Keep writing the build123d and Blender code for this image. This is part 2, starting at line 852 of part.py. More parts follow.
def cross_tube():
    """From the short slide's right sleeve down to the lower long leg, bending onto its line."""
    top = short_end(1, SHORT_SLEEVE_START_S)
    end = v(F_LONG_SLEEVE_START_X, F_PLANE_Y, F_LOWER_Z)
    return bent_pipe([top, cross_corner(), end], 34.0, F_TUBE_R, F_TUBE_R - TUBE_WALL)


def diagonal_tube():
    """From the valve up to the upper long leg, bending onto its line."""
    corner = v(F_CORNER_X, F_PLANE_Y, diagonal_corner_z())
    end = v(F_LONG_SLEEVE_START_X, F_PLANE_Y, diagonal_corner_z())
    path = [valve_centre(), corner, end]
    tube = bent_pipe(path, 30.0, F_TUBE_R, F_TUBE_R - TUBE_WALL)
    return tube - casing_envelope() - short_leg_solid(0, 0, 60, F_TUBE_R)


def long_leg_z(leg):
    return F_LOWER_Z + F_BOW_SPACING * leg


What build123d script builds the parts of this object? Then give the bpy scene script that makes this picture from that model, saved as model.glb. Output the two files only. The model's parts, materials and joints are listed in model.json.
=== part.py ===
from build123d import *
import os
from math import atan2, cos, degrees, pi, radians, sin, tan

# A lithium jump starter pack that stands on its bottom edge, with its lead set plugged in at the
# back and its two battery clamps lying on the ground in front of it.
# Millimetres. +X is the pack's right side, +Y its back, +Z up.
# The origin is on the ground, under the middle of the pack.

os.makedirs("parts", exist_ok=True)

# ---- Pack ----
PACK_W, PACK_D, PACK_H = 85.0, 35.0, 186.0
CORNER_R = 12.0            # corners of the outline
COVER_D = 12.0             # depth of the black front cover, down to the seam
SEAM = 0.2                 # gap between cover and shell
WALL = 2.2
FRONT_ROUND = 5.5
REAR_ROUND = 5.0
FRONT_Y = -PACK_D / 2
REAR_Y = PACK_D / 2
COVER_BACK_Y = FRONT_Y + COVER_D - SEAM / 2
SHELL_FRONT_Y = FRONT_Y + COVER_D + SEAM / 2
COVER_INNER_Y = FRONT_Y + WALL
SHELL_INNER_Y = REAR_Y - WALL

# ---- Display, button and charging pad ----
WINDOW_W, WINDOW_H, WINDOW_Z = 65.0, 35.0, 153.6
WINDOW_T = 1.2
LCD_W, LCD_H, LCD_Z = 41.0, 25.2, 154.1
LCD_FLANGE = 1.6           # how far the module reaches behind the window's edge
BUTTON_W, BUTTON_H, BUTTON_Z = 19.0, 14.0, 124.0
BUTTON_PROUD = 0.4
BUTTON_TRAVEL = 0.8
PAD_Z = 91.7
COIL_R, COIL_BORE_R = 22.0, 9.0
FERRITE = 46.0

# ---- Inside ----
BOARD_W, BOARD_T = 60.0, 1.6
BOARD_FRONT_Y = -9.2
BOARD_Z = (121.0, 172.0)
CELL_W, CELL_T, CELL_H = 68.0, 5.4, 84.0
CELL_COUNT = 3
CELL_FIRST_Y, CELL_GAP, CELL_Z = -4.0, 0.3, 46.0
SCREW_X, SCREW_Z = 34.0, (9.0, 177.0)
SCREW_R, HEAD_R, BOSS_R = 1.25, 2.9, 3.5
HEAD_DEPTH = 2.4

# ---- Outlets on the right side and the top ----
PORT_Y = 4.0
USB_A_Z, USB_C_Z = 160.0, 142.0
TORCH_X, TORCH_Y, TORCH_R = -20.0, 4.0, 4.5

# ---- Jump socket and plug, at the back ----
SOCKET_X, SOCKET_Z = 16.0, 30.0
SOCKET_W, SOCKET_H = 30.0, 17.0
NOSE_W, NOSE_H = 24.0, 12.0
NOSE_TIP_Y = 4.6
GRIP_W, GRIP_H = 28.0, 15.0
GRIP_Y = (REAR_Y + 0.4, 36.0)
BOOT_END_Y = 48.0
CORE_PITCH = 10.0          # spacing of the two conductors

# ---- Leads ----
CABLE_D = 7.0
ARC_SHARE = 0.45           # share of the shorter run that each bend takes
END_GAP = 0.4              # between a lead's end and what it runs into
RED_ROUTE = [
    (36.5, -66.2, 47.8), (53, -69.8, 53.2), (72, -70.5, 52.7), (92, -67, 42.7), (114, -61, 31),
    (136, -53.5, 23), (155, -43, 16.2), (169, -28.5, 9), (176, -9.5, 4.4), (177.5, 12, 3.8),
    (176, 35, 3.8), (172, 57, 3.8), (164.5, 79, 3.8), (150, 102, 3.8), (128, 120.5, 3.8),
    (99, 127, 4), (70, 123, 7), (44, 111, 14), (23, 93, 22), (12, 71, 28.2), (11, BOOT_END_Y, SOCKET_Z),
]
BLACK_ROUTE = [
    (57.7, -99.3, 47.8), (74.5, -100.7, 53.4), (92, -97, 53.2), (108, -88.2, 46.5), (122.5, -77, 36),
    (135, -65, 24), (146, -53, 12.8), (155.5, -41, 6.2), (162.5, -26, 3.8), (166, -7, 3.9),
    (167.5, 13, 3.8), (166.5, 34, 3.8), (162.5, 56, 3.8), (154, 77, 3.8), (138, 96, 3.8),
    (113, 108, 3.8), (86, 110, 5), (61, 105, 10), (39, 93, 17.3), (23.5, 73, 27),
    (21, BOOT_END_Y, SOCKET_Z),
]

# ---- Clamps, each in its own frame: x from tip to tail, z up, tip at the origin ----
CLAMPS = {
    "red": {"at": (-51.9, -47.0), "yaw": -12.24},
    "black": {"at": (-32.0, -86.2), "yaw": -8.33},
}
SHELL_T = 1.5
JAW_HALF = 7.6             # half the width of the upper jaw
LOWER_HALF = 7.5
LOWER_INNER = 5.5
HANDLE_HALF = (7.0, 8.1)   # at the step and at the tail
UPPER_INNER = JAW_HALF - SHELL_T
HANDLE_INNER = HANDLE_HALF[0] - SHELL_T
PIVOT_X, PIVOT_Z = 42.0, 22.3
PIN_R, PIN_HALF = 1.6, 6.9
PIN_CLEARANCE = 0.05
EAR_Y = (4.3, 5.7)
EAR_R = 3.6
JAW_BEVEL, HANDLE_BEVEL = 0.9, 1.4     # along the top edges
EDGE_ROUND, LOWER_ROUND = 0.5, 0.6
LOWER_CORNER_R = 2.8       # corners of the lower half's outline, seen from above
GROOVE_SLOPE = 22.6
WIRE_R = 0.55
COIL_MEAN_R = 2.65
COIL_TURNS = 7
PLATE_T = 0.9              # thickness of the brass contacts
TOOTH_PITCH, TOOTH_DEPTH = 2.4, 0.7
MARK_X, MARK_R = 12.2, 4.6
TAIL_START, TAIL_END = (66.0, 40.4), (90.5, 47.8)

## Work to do
Reproduce the data in full, exactly as presented.

## Solution
Keep writing the build123d and Blender code for this image. This is part 2, starting at line 852 of part.py. More parts follow.
def cross_tube():
    """From the short slide's right sleeve down to the lower long leg, bending onto its line."""
    top = short_end(1, SHORT_SLEEVE_START_S)
    end = v(F_LONG_SLEEVE_START_X, F_PLANE_Y, F_LOWER_Z)
    return bent_pipe([top, cross_corner(), end], 34.0, F_TUBE_R, F_TUBE_R - TUBE_WALL)


def diagonal_tube():
    """From the valve up to the upper long leg, bending onto its line."""
    corner = v(F_CORNER_X, F_PLANE_Y, diagonal_corner_z())
    end = v(F_LONG_SLEEVE_START_X, F_PLANE_Y, diagonal_corner_z())
    path = [valve_centre(), corner, end]
    tube = bent_pipe(path, 30.0, F_TUBE_R, F_TUBE_R - TUBE_WALL)
    return tube - casing_envelope() - short_leg_solid(0, 0, 60, F_TUBE_R)


def long_leg_z(leg):
    return F_LOWER_Z + F_BOW_SPACING * leg


What build123d script builds the parts of this object? Then give the bpy scene script that makes this picture from that model, saved as model.glb. Output the two files only. The model's parts, materials and joints are listed in model.json.
=== part.py ===
from build123d import *
import os
from math import atan2, cos, degrees, pi, radians, sin, tan

# A lithium jump starter pack that stands on its bottom edge, with its lead set plugged in at the
# back and its two battery clamps lying on the ground in front of it.
# Millimetres. +X is the pack's right side, +Y its back, +Z up.
# The origin is on the ground, under the middle of the pack.

os.makedirs("parts", exist_ok=True)

# ---- Pack ----
PACK_W, PACK_D, PACK_H = 85.0, 35.0, 186.0
CORNER_R = 12.0            # corners of the outline
COVER_D = 12.0             # depth of the black front cover, down to the seam
SEAM = 0.2                 # gap between cover and shell
WALL = 2.2
FRONT_ROUND = 5.5
REAR_ROUND = 5.0
FRONT_Y = -PACK_D / 2
REAR_Y = PACK_D / 2
COVER_BACK_Y = FRONT_Y + COVER_D - SEAM / 2
SHELL_FRONT_Y = FRONT_Y + COVER_D + SEAM / 2
COVER_INNER_Y = FRONT_Y + WALL
SHELL_INNER_Y = REAR_Y - WALL

# ---- Display, button and charging pad ----
WINDOW_W, WINDOW_H, WINDOW_Z = 65.0, 35.0, 153.6
WINDOW_T = 1.2
LCD_W, LCD_H, LCD_Z = 41.0, 25.2, 154.1
LCD_FLANGE = 1.6           # how far the module reaches behind the window's edge
BUTTON_W, BUTTON_H, BUTTON_Z = 19.0, 14.0, 124.0
BUTTON_PROUD = 0.4
BUTTON_TRAVEL = 0.8
PAD_Z = 91.7
COIL_R, COIL_BORE_R = 22.0, 9.0
FERRITE = 46.0

# ---- Inside ----
BOARD_W, BOARD_T = 60.0, 1.6
BOARD_FRONT_Y = -9.2
BOARD_Z = (121.0, 172.0)
CELL_W, CELL_T, CELL_H = 68.0, 5.4, 84.0
CELL_COUNT = 3
CELL_FIRST_Y, CELL_GAP, CELL_Z = -4.0, 0.3, 46.0
SCREW_X, SCREW_Z = 34.0, (9.0, 177.0)
SCREW_R, HEAD_R, BOSS_R = 1.25, 2.9, 3.5
HEAD_DEPTH = 2.4

# ---- Outlets on the right side and the top ----
PORT_Y = 4.0
USB_A_Z, USB_C_Z = 160.0, 142.0
TORCH_X, TORCH_Y, TORCH_R = -20.0, 4.0, 4.5

# ---- Jump socket and plug, at the back ----
SOCKET_X, SOCKET_Z = 16.0, 30.0
SOCKET_W, SOCKET_H = 30.0, 17.0
NOSE_W, NOSE_H = 24.0, 12.0
NOSE_TIP_Y = 4.6
GRIP_W, GRIP_H = 28.0, 15.0
GRIP_Y = (REAR_Y + 0.4, 36.0)
BOOT_END_Y = 48.0
CORE_PITCH = 10.0          # spacing of the two conductors

# ---- Leads ----
CABLE_D = 7.0
ARC_SHARE = 0.45           # share of the shorter run that each bend takes
END_GAP = 0.4              # between a lead's end and what it runs into
RED_ROUTE = [
    (36.5, -66.2, 47.8), (53, -69.8, 53.2), (72, -70.5, 52.7), (92, -67, 42.7), (114, -61, 31),
    (136, -53.5, 23), (155, -43, 16.2), (169, -28.5, 9), (176, -9.5, 4.4), (177.5, 12, 3.8),
    (176, 35, 3.8), (172, 57, 3.8), (164.5, 79, 3.8), (150, 102, 3.8), (128, 120.5, 3.8),
    (99, 127, 4), (70, 123, 7), (44, 111, 14), (23, 93, 22), (12, 71, 28.2), (11, BOOT_END_Y, SOCKET_Z),
]
BLACK_ROUTE = [
    (57.7, -99.3, 47.8), (74.5, -100.7, 53.4), (92, -97, 53.2), (108, -88.2, 46.5), (122.5, -77, 36),
    (135, -65, 24), (146, -53, 12.8), (155.5, -41, 6.2), (162.5, -26, 3.8), (166, -7, 3.9),
    (167.5, 13, 3.8), (166.5, 34, 3.8), (162.5, 56, 3.8), (154, 77, 3.8), (138, 96, 3.8),
    (113, 108, 3.8), (86, 110, 5), (61, 105, 10), (39, 93, 17.3), (23.5, 73, 27),
    (21, BOOT_END_Y, SOCKET_Z),
]

# ---- Clamps, each in its own frame: x from tip to tail, z up, tip at the origin ----
CLAMPS = {
    "red": {"at": (-51.9, -47.0), "yaw": -12.24},
    "black": {"at": (-32.0, -86.2), "yaw": -8.33},
}
SHELL_T = 1.5
JAW_HALF = 7.6             # half the width of the upper jaw
LOWER_HALF = 7.5
LOWER_INNER = 5.5
HANDLE_HALF = (7.0, 8.1)   # at the step and at the tail
UPPER_INNER = JAW_HALF - SHELL_T
HANDLE_INNER = HANDLE_HALF[0] - SHELL_T
PIVOT_X, PIVOT_Z = 42.0, 22.3
PIN_R, PIN_HALF = 1.6, 6.9
PIN_CLEARANCE = 0.05
EAR_Y = (4.3, 5.7)
EAR_R = 3.6
JAW_BEVEL, HANDLE_BEVEL = 0.9, 1.4     # along the top edges
EDGE_ROUND, LOWER_ROUND = 0.5, 0.6
LOWER_CORNER_R = 2.8       # corners of the lower half's outline, seen from above
GROOVE_SLOPE = 22.6
WIRE_R = 0.55
COIL_MEAN_R = 2.65
COIL_TURNS = 7
PLATE_T = 0.9              # thickness of the brass contacts
TOOTH_PITCH, TOOTH_DEPTH = 2.4, 0.7
MARK_X, MARK_R = 12.2, 4.6
TAIL_START, TAIL_END = (66.0, 40.4), (90.5, 47.8)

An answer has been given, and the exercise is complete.